Harald Hanche-Olsen says
@Landon: Thank you for clarifying. I agree that this is a good place to end our mini debate, for all the reasons you mention. But since I have your attention: Can you recommend a decent introduction to modal logic? My grasp of that subject is tenuous indeed, and I really don’t know what to think of it.
@alqpr: I have seen proofs of the incompleteness theorems relying on strings of symbols and manipulation of strings, such as concatenation. This sits better with a modern audience, which – thanks to computers and programming – is not at all surprised that a lot of structure can be expressed that way. But of course, arithmetic can also be encoded as string manipulation – it is what we learned in elementary school after all – so this does not weaken the assumptions required to make the proof work. I could also mention a short article by George Boolos in the Notices of the American Mathematical Society in 1989, in which he gives a different proof of Gödel’s first incompleteness proof. He proves that there is no algorithm that will output all truths on arithmetic and no falsehoods on same. The incompleteness theorem follows from that.
alqpr says
@Harald, Thanks. I’m not surprised at the existence of a proof directly in terms of a system of strings (since the arithmetic version was based on encoding string relationships as statements about numbers); but, as you say, any mathematical theory capable of modelling arbitrarily long strings also contains a model of the natural numbers.
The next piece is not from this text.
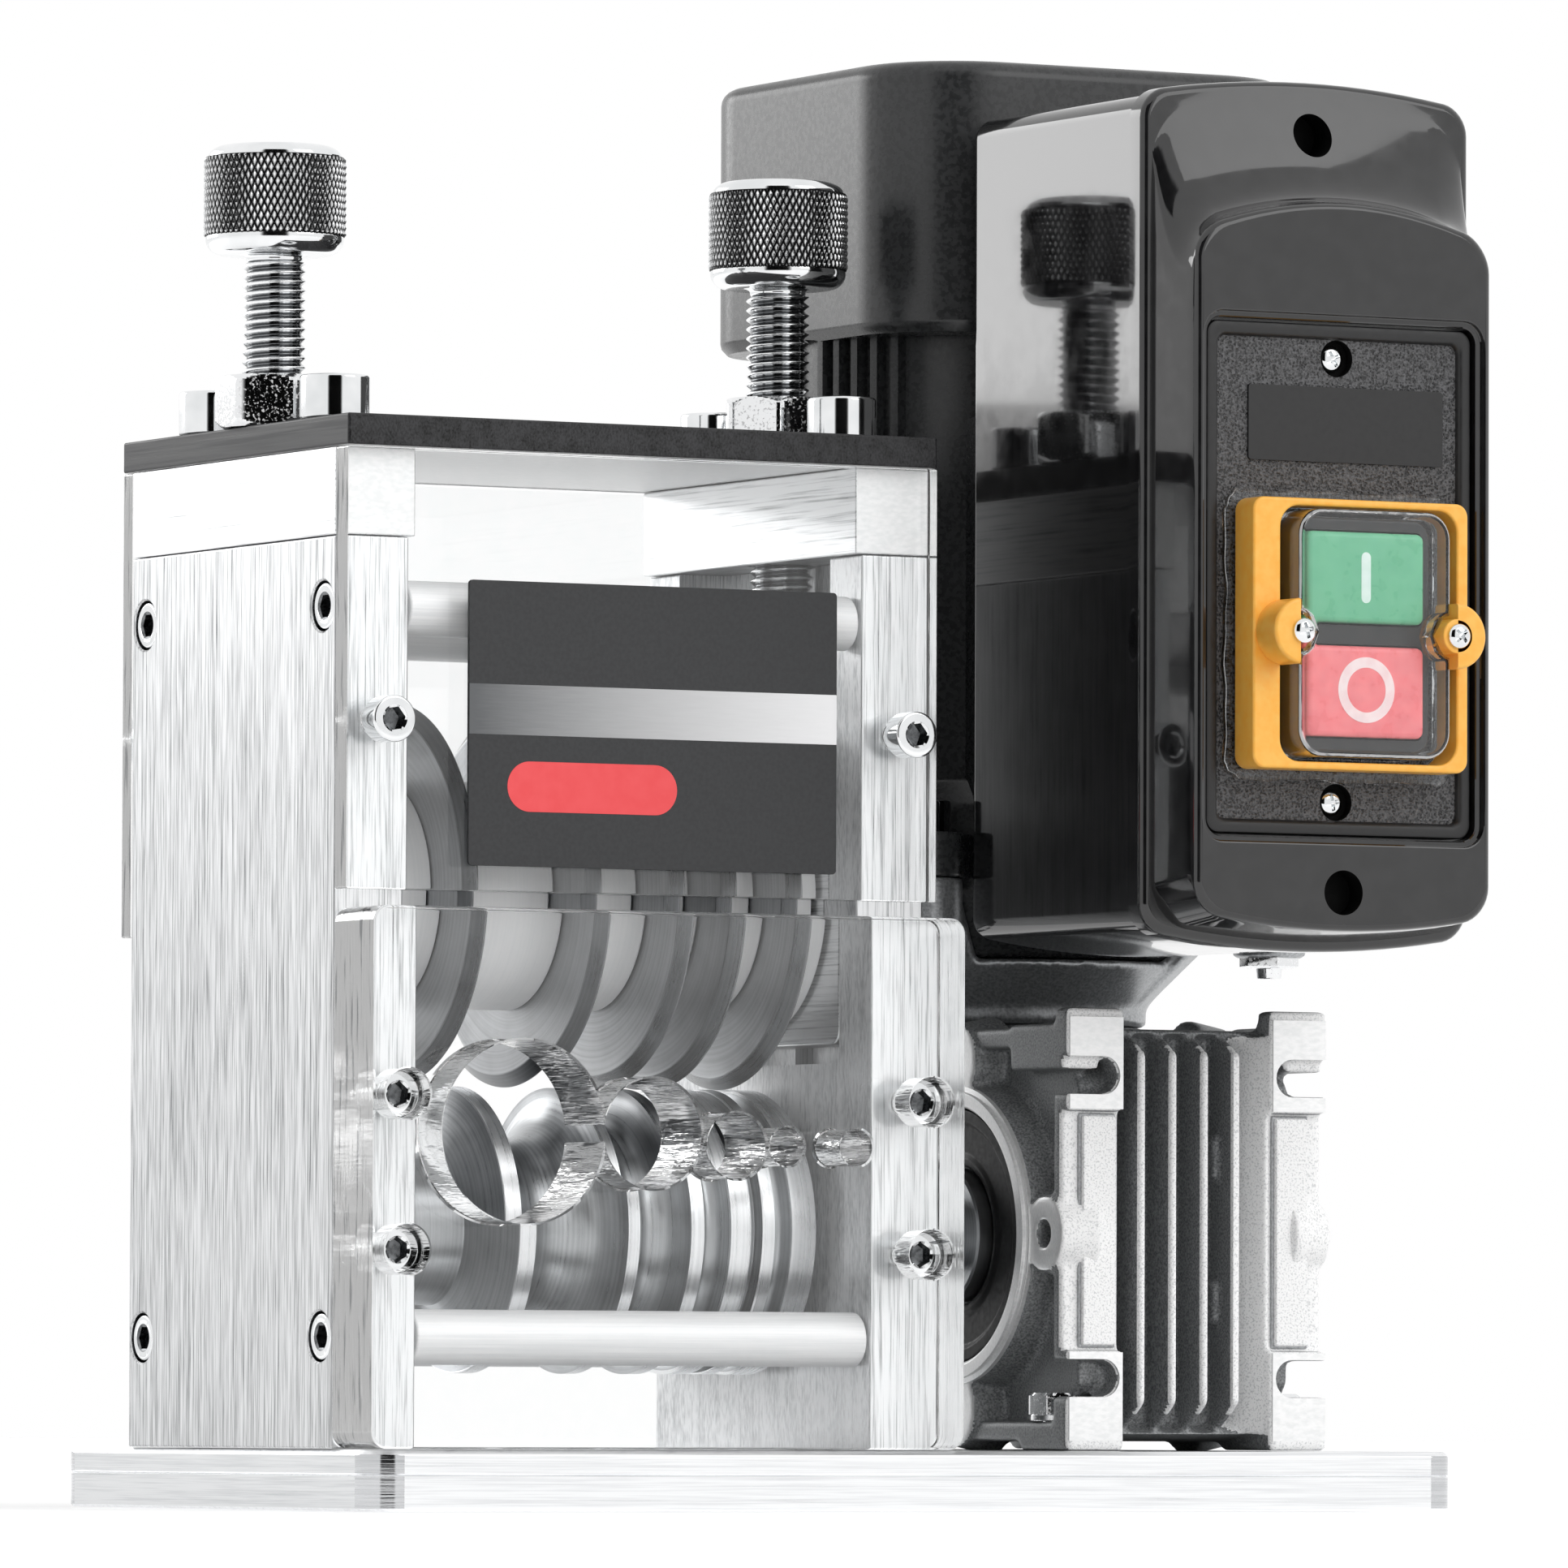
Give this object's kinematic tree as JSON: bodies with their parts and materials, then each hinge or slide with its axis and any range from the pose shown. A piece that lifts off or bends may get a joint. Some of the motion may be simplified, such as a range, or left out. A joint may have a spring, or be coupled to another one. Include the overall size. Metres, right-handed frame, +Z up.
{
  "type": "wire stripping machine",
  "caption": "Bench wire stripper: circular blades over a grooved drive roller in a plate frame, worm gearbox and motor, start and stop switch.",
  "frame": {"origin": "centre of the base plate's underside, on the bench", "axes": "+Z up, +X from the cutting frame towards the gearbox, -Y towards the side where wire is fed in"},
  "size_m": [0.2329, 0.1858, 0.2712],
  "materials": {
    "plate": "brushed",
    "top": "black anodised",
    "polished": "polished, nickel plated",
    "turned": "turned and ground",
    "clear": "clear acrylic",
    "label": "printed film",
    "cast": "die cast",
    "seal": "matte",
    "motor": "satin black",
    "box": "gloss black",
    "switch": "fine texture",
    "orange": "satin",
    "green": "satin",
    "red": "satin"
  },
  "bodies": {
    "frame": {"base_plate": "plate", "control_box_body": "box", "control_box_cover": "box", "fan_cover": "motor", "feed_block": "clear", "feed_block_screw_left_high": "polished", "feed_block_screw_left_low": "polished", "feed_block_screw_right_high": "polished", "feed_block_screw_right_low": "polished", "front_bottom_tie_rod": "polished", "front_guard_screw_left": "polished", "front_guard_screw_right": "polished", "front_top_tie_rod": "polished", "gearbox_foot_bolt_left": "polished", "gearbox_foot_bolt_right": "polished", "gearbox_housing": "cast", "input_flange": "cast", "label_plate": "label", "left_end_block": "plate", "left_side_plate": "plate", "left_thumb_nut": "polished", "motor_body": "motor", "output_seal_left": "seal", "output_seal_right": "seal", "rear_bottom_tie_rod": "polished", "rear_guard": "clear", "rear_top_tie_rod": "polished", "right_end_block": "plate", "right_side_plate": "plate", "right_thumb_nut": "polished", "switch_cover": "clear", "switch_gasket": "clear", "switch_guard": "orange", "switch_housing": "switch", "switch_plate": "switch", "top_plate": "top", "top_screw_left_front": "polished", "top_screw_left_rear": "polished", "top_screw_right_front": "polished", "top_screw_right_rear": "polished", "upper_front_guard": "clear"},
    "cutter": {"cutter_shaft": "turned", "clamp_collar": "turned", "blade_1": "turned", "blade_2": "turned", "blade_3": "turned", "blade_4": "turned", "blade_5": "turned", "spacer_1": "turned", "spacer_2": "turned", "spacer_3": "turned", "spacer_4": "turned"},
    "carriage": {"left_bearing_block": "plate", "right_bearing_block": "plate"},
    "left_thumb_screw": {"left_thumb_screw": "polished"},
    "right_thumb_screw": {"right_thumb_screw": "polished"},
    "drive_roller": {"drive_roller": "turned", "output_sleeve": "turned"},
    "start_button": {"start_button": "green"},
    "stop_button": {"stop_button": "red"}
  },
  "joints": [
    {"name": "carriage_slide", "type": "slide", "parent": "frame", "child": "carriage", "axis": [0, 0, 1], "range_m": [-0.002, 0.01]},
    {"name": "left_thumb_turn", "type": "hinge", "parent": "carriage", "child": "left_thumb_screw", "pos_m": [-0.1058, -0.00645, 0.2], "axis": [0, 0, 1], "range_deg": [-431.4, 2077.1]},
    {"name": "right_thumb_turn", "type": "hinge", "parent": "carriage", "child": "right_thumb_screw", "pos_m": [-0.0007, -0.00645, 0.2], "axis": [0, 0, 1], "range_deg": [-431.4, 2077.1]},
    {"name": "cutter_spin", "type": "hinge", "parent": "carriage", "child": "cutter", "pos_m": [-0.05325, -0.00645, 0.1124], "axis": [1, 0, 0], "continuous": true},
    {"name": "roller_spin", "type": "hinge", "parent": "frame", "child": "drive_roller", "pos_m": [-0.05325, -0.00645, 0.05115], "axis": [1, 0, 0], "continuous": true},
    {"name": "start_press", "type": "slide", "parent": "frame", "child": "start_button", "axis": [0, 1, 0], "range_m": [0, 0.0025], "stiffness_N_per_m": 600, "springref_m": -0.002},
    {"name": "stop_press", "type": "slide", "parent": "frame", "child": "stop_button", "axis": [0, 1, 0], "range_m": [0, 0.0025], "stiffness_N_per_m": 600, "springref_m": -0.002}
  ],
  "couplings": [
    {"joint": "left_thumb_turn", "follows": "carriage_slide", "rad_per_m": 3590.4},
    {"joint": "right_thumb_turn", "follows": "carriage_slide", "rad_per_m": 3590.4}
  ]
}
It’s interesting to hear of the Boolos proof of the explicitly arithmetic case, but I suspect that its brevity is based on drawing heavily on other work about algorithmic computability that I am unfamiliar with and so I’ll probably give it a pass in this lifetime.
P.S. All I know about modal logic is that allegedly according to Godel, in the spirit of the way he expressed things in his 1951 Gibbs lecture: Either Modal Logic is Fatally Flawed OR God Exists!